If the deleted page is restored, two results appear when you search for the page instead of one. The first gives the current revision of the page, and the second buggy one is tied to a specific revision on 21 November 2013, which was the most recent revision before the page was deleted. See attachment 1 for screenshot.

If the page is edited, then the information for the first entry updates, but the second one does not as it's tied to the out of date revision. Interestingly this applies to everything except the description, in which changes to this affect *both* versions of the page. See attachment 2 for screenshot.

I'm still unsure what caused the page to still be indexed after it was deleted. Perhaps we should add some code somewhere to ensure that each page can have an entry in the index?

Oh dear, I didn't think Bugzilla would link like that.
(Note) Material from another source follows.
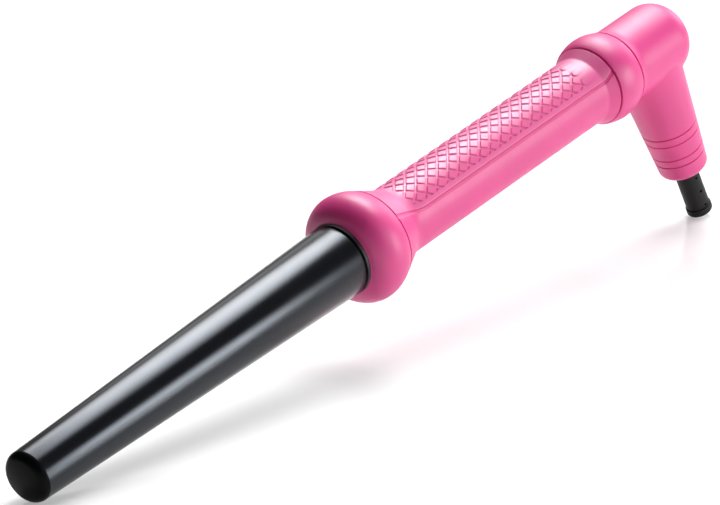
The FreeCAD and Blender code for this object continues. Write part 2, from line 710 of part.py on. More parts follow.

Obviously I meant attachment 14765 and attachment 14766, respectively.

Change 121888 had a related patch set uploaded by Chad:
Protect against missing pages better

https://gerrit.wikimedia.org/r/121888

Change 121888 merged by jenkins-bot:
Protect against missing pages better

https://gerrit.wikimedia.org/r/121888

So we protect against this sort of thing better than before and we're more aggressive about reattempting failed deletions. I've never been able to run down a root cause of this bug (or really replicate it outside of the one instance).

If someone from Wikidata could take a look at this again and get an idea of the current status of the bug that would be great. Otherwise I'm inclined to close it as FIXED (it was a semi-freak occurrence that we've since protected against better)

Feel free to close then. Thanks for investigating.

Marking FIXED per above. Anyone please feel free to reopen if we find evidence of this again.